>> BEGIN Given material

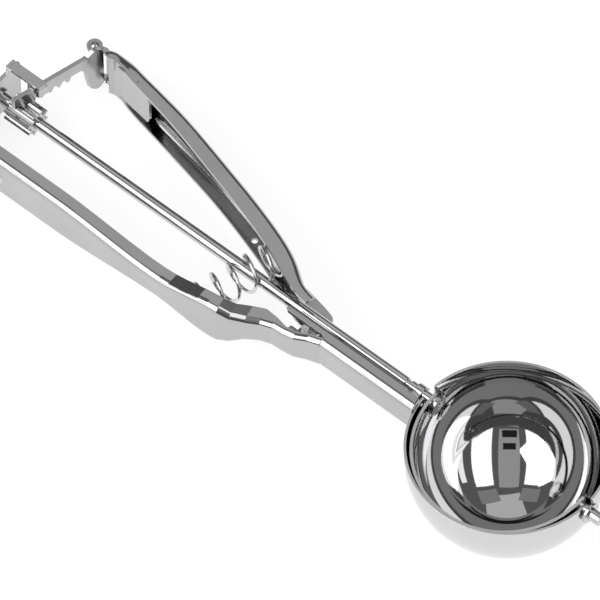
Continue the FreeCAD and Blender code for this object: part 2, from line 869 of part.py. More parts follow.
def make_blade():
    """Curved scraper strip between the bowl's two poles, with a round ear at each pole."""
    ball = Part.makeSphere(blade_outer_radius).cut(Part.makeSphere(blade_inner_radius))
    big = blade_outer_radius + 1
    half = blade_half_width
    strip = ball.common(box(-big, big, -big, 0, -half, half))
    ears = ball.common(shaft(-big, big, half))
    blade = strip.fuse(ears).removeSplitter()
    blade = blade.cut(spindle_rod()).cut(shaft(0, big, spindle_radius))
    blade.rotate(Vector(0, 0, 0), along, blade_rest_dip)
    return blade


def hub_rear_x():
    return -math.sqrt(blade_inner_radius ** 2 - hub_radius ** 2)


def make_blade_hub():
    """Collar that clamps the blade's rear ear on the spindle."""
    start = hub_rear_x()
    collar = shaft(start, start + hub_thickness, hub_radius)
    return collar.cut(spindle_rod())


def make_front_pin():
    """Pivot pin through the blade's front ear and the notch in the bowl's rim, with a head inside."""
    start = math.sqrt(blade_inner_radius ** 2 - front_pin_head_radius ** 2)
    head = shaft(start - front_pin_head_thickness, start, front_pin_head_radius)
    stem = shaft(start, bowl_radius + front_pin_overhang, spindle_radius)
    return head.fuse(stem).removeSplitter()


def make_front_washer():
    """Washer on the pivot pin, outside the bowl."""
    start = bowl_radius + front_washer_gap
    disc = shaft(start, start + front_washer_thickness, front_washer_radius)
    return disc.cut(shaft(0, bowl_radius + 20, spindle_radius))


# The spring's axis leans so that the spindle passes midway between two turns on both sides.
spring_lean = math.atan(spring_pitch / 2 / (2 * spring_mean_radius))
spring_axis = Vector(math.sin(spring_lean), math.cos(spring_lean), 0)
spring_cross = Vector(math.cos(spring_lean), -math.sin(spring_lean), 0)


def spring_limits():
    """Turns, counted from the crossing, at which the open turns end."""
    ramp = spring_ramp_turns * (spring_pitch + spring_end_pitch) / 2
    tail = ramp + spring_end_turns * spring_end_pitch
    first = (spring_handle_end + tail + spring_pitch / 4) / spring_pitch
    last = (spring_lever_end - tail + spring_pitch / 4) / spring_pitch
    return first, last


def spring_height(turn):
    """Distance along the spring's axis at a turn, with closer turns at both ends."""
    first, last = spring_limits()
    inside = min(max(turn, first), last)
    height = -spring_pitch / 4 + inside * spring_pitch
    beyond = turn - inside
    ramp = min(abs(beyond), spring_ramp_turns)
    slope = (spring_end_pitch - spring_pitch) / spring_ramp_turns
    extra = spring_pitch * ramp + slope * ramp * ramp / 2
    extra += max(abs(beyond) - spring_ramp_turns, 0) * spring_end_pitch
    return height + math.copysign(extra, beyond)


def spring_point(turn):
    angle = 2 * math.pi * turn
    around = spring_cross * math.cos(angle) + up * math.sin(angle)
    height = spring_height(turn)
    return Vector(spring_crossing_x, 0, 0) + spring_axis * height + around * spring_mean_radius


def spring_tangent(turn):
    step = 1e-4
    return (spring_point(turn + step) - spring_point(turn - step)).normalize()


def arc_between(start, knee, stop):
    """Arc from start to stop that is tangent to both lines through the knee."""
    chord = (start + stop) * 0.5
    half = start.distanceToPoint(stop) / 2
    rise = knee.distanceToPoint(chord)
    sagitta = half * math.tan(math.atan2(rise, half) / 2)
    middle = chord + (knee - chord).normalize() * sagitta
    return Part.Arc(start, middle, stop).toShape()


def biarc(start, start_tangent, stop, stop_tangent):
    """Two tangent arcs between two points with given directions."""
    gap = stop - start
    total = start_tangent + stop_tangent
    spread = 2 * (1 - start_tangent.dot(stop_tangent))
    mixed = gap.dot(total)
    reach = (math.sqrt(mixed * mixed + spread * gap.dot(gap)) - mixed) / spread
    first_knee = start + start_tangent * reach
    second_knee = stop - stop_tangent * reach
    joint = (first_knee + second_knee) * 0.5
    return [arc_between(start, first_knee, joint), arc_between(joint, second_knee, stop)]


def spring_turns():
    first, last = spring_limits()
    extra = spring_ramp_turns + spring_end_turns
    return first - extra, last + extra


def make_spring():
    """Coil spring as one unbroken tube on biarcs of a quarter turn."""
    begin, end = spring_turns()
    count = math.ceil((end - begin) * 4)
    edges = []
    for i in range(count):
        a = begin + (end - begin) * i / count
        b = begin + (end - begin) * (i + 1) / count
        edges += biarc(spring_point(a), spring_tangent(a), spring_point(b), spring_tangent(b))
    path = Part.Wire(edges)
    circle = Part.Circle(spring_point(begin), spring_tangent(begin), spring_wire / 2)
    return path.makePipeShell([Part.Wire(circle.toShape())], True, False)


def report_spring_gap():
    """Least gap between the spring's own turns and to the spindle, on points."""
    begin, end = spring_turns()
    samples = 60
    count = int((end - begin) * samples)
    points = [spring_point(begin + (end - begin) * i / count) for i in range(count + 1)]
    apart = []
    for i, point in enumerate(points):
        for other in points[i + samples // 2:]:
            apart.append(point.distanceToPoint(other))
    own = min(apart) - spring_wire
    beside = min(math.hypot(p.y, p.z) for p in points) - spring_wire / 2 - spindle_radius
    print("spring: least gap to itself %.2f mm, to the spindle %.2f mm" % (own, beside))


def spring_seat_blank(level, sign):
    """Boss inside one end of the spring, on a disc that runs into the wall behind it."""
    centre = Vector(spring_crossing_x, 0, 0)
    face = centre + spring_axis * (level + sign * spring_wire / 2)
    disc = rod(face, face + spring_axis * sign * seat_backing, seat_radius)
    boss = rod(face, face - spring_axis * sign * seat_boss_height, seat_boss_radius)
    return disc.fuse(boss).removeSplitter()


def make_handle_seat():
    web = handle_web_y + handle_sheet
    room = box(handle_rear_x, neck_seam_x, web, 0, -finger_stop_half_height, finger_stop_half_height)
    pieces = spring_seat_blank(spring_handle_end, -1).common(room).cut(make_main_handle()).Solids
    return max(pieces, key=lambda piece: piece.Volume)


def make_lever_seat():
    pieces = spring_seat_blank(spring_lever_end, 1).cut(lever_shell()).Solids
    return min(pieces, key=lambda piece: piece.CenterOfMass.y)


def resting_tilt():
    """Angle that lays the scoop on its bowl and on the rear bracket's lower edge."""
    rear = bracket_sheet - bracket_wall_x
    reach = math.hypot(rear, bracket_half_height)
    return math.asin(bowl_radius / reach) - math.atan2(bracket_half_height, rear)


def lay_down(solid):
    """Turn a piece into its resting pose and lift it onto the surface, without centring."""
    solid = solid.copy()
    solid.rotate(Vector(0, 0, 0), Vector(0, 1, 0), -math.degrees(resting_tilt()))
    solid.translate(up * bowl_radius)
    return solid


def build_pieces():
    return {
        "scoop_bowl": make_bowl(),
        "neck_channel": make_neck(),
        "front_spindle_bush": make_front_bush(),
        "main_handle": make_main_handle(),
        "rear_bracket": make_rear_bracket(),
        "bracket_rivets": make_bracket_rivets(),
        "rear_spindle_bush": make_rear_bush(),
        "rack_guide": make_rack_guide(),
        "pivot_pin": make_pivot_pin(),
        "spring_seat_handle": make_handle_seat(),
        "return_spring": make_spring(),
        "squeeze_lever": make_lever(),
        "lever_liner": make_lever_liner(),
        "hinge_ear_upper": make_upper_ear(),
        "hinge_ear_lower": make_lower_ear(),
        "spring_seat_lever": make_lever_seat(),
        "rack_pin": make_rack_pin(),
        "rack_pin_washer": make_rack_pin_washer(),
        "rack": make_rack(),
        "spindle": spindle_rod(),
        "pinion": make_pinion(),
        "spindle_end_cap": make_end_cap(),
        "scraper_blade": make_blade(),
        "scraper_hub": make_blade_hub(),
        "front_pivot_pin": make_front_pin(),
        "front_washer": make_front_washer(),
    }


def centre_offset(pieces):
    """Shift that brings the middle of the part's box over the origin."""
    whole = Part.makeCompound(list(pieces)).optimalBoundingBox(False, False)
    return Vector(-whole.Center.x, -whole.Center.y, 0)


def main():
    laid = {name: lay_down(solid) for name, solid in build_pieces().items()}
    offset = centre_offset(laid.values())
    os.makedirs("parts", exist_ok=True)
    for name, solid in laid.items():
        solid.translate(offset)
        solid.exportStep("parts/" + name + ".step")
        facts = (name, len(solid.Solids), solid.Volume, solid.isValid())
        print("%-20s solids %d  volume %9.2f  valid %s" % facts)
    report_spring_gap()
    print("offset %.4f %.4f %.4f" % (offset.x, offset.y, bowl_radius))
    print("tilt %.5f degrees, rack slant %.4f" % (math.degrees(resting_tilt()), math.degrees(rack_slant)))
    print("rack travel %.3f mm, spindle ratio %.5f" % (rack_travel, spindle_ratio))


main()
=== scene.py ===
"""Lever ice cream scoop: steel finishes, spun bowl, return spring and a plain studio."""
import logging
import math
from collections.abc import Callable
from dataclasses import dataclass, field
from enum import Enum

import bmesh
import bpy
from mathutils import Matrix, Vector


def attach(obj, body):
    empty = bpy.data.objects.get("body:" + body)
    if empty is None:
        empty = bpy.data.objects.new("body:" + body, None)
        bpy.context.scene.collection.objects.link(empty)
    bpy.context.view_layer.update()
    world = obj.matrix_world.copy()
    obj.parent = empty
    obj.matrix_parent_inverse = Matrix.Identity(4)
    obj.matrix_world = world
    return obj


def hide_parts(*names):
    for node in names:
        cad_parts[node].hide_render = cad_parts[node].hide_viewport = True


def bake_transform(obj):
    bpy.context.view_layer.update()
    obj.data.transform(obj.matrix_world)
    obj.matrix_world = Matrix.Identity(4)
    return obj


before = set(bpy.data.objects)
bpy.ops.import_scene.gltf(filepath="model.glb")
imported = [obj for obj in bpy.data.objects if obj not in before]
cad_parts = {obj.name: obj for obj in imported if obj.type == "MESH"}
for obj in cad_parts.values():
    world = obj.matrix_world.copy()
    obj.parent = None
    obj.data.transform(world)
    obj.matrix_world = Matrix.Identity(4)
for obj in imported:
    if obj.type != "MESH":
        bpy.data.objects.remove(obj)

log = logging.getLogger("scoop")
MM = 0.001
MERGE_DISTANCE = 1e-6
LEVEL_TOLERANCE = 1e-5


# Place of the scoop

@dataclass(frozen=True)
class Resting:
    """The lie of the scoop, whose spindle is X and whose bowl's centre is the origin before it."""

    tilt: float = math.radians(6.46094)
    shift: tuple[float, float, float] = (84.1621, -0.6523, 31.0)

    def matrix(self) -> Matrix:
        """Turn and shift from the spindle's own millimetres to the row's metres."""
        turn = Matrix.Rotation(-self.tilt, 4, "Y")
        return Matrix.Scale(MM, 4) @ Matrix.Translation(Vector(self.shift)) @ turn

    def point(self, x: float, y: float, z: float) -> Vector:
        """Point in the row frame.

        Args:
            x: Distance along the spindle, in millimetres.
            y: Distance towards the lever, in millimetres.
            z: Height above the spindle, in millimetres.

        Returns:
            The point in metres.
        """
        return self.matrix() @ Vector((x, y, z))

    def direction(self, x: float, y: float, z: float) -> Vector:
        """Unit direction in the row frame."""
        return (self.matrix().to_3x3() @ Vector((x, y, z))).normalized()


RESTING = Resting()


# Modelling by operator

def deselect_all() -> None:
    """Clear the selection, so that an operator acts on its own piece only."""
    if bpy.context.mode != "OBJECT":
        bpy.ops.object.mode_set(mode="OBJECT")
    bpy.ops.object.select_all(action="DESELECT")


def name_new_piece(name: str) -> bpy.types.Object:
    """Name the primitive that was just added."""
    piece = bpy.context.active_object
    piece.name = name
    piece.data.name = name
    return piece


def choose(piece: bpy.types.Object, test: Callable[[Vector], bool], mode: str = "VERT") -> int:
    """Select by place, in edit mode.

    Args:
        piece: Object in edit mode.
        test: Says from a vertex's place, or a face's or an edge's middle, whether it is chosen.
        mode: VERT, EDGE or FACE.

    Returns:
        The number of chosen elements.
    """
    bpy.ops.mesh.select_all(action="DESELECT")
    bpy.ops.mesh.select_mode(type=mode)
    mesh = bmesh.from_edit_mesh(piece.data)
    count = 0
    for element in {"VERT": mesh.verts, "EDGE": mesh.edges, "FACE": mesh.faces}[mode]:
        if mode == "VERT":
            place = element.co
        elif mode == "EDGE":
            place = (element.verts[0].co + element.verts[1].co) / 2
        else:
            place = element.calc_center_median()
        if test(place):
            element.select_set(True)
            count += 1
    bmesh.update_edit_mesh(piece.data)
    return count


def apply_modifier(piece: bpy.types.Object, kind: str, **settings: object) -> None:
    """Add a modifier with these settings and apply it.

    Args:
        piece: Object that gets it.
        kind: Modifier type.
        settings: Its properties by name.
    """
    deselect_all()
    bpy.context.view_layer.objects.active = piece
    piece.select_set(True)
    modifier = piece.modifiers.new(kind.title(), kind)
    for key, value in settings.items():
        setattr(modifier, key, value)
    bpy.ops.object.modifier_apply(modifier=modifier.name)


def bake_place(piece: bpy.types.Object) -> None:
    """Apply the object's place to its mesh."""
    deselect_all()
    bpy.context.view_layer.objects.active = piece
    piece.select_set(True)
    bpy.ops.object.transform_apply(location=True, rotation=True, scale=True)


def outward_normals(piece: bpy.types.Object) -> None:
    """Merge doubles and point the faces outwards."""
    deselect_all()
    bpy.context.view_layer.objects.active = piece
    piece.select_set(True)
    bpy.ops.object.mode_set(mode="EDIT")
    bpy.ops.mesh.select_all(action="SELECT")
    bpy.ops.mesh.remove_doubles(threshold=MERGE_DISTANCE)
    bpy.ops.mesh.normals_make_consistent(inside=False)
    bpy.ops.object.mode_set(mode="OBJECT")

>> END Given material

Print, without alteration, the lines from the line with "facts = (name, len(solid.Solids), solid.Volume, solid.isValid())" to the line with "bpy.context.scene.collection.objects.link(empty)". Include both of them, and omit every other line.

        facts = (name, len(solid.Solids), solid.Volume, solid.isValid())
        print("%-20s solids %d  volume %9.2f  valid %s" % facts)
    report_spring_gap()
    print("offset %.4f %.4f %.4f" % (offset.x, offset.y, bowl_radius))
    print("tilt %.5f degrees, rack slant %.4f" % (math.degrees(resting_tilt()), math.degrees(rack_slant)))
    print("rack travel %.3f mm, spindle ratio %.5f" % (rack_travel, spindle_ratio))


main()
=== scene.py ===
"""Lever ice cream scoop: steel finishes, spun bowl, return spring and a plain studio."""
import logging
import math
from collections.abc import Callable
from dataclasses import dataclass, field
from enum import Enum

import bmesh
import bpy
from mathutils import Matrix, Vector


def attach(obj, body):
    empty = bpy.data.objects.get("body:" + body)
    if empty is None:
        empty = bpy.data.objects.new("body:" + body, None)
        bpy.context.scene.collection.objects.link(empty)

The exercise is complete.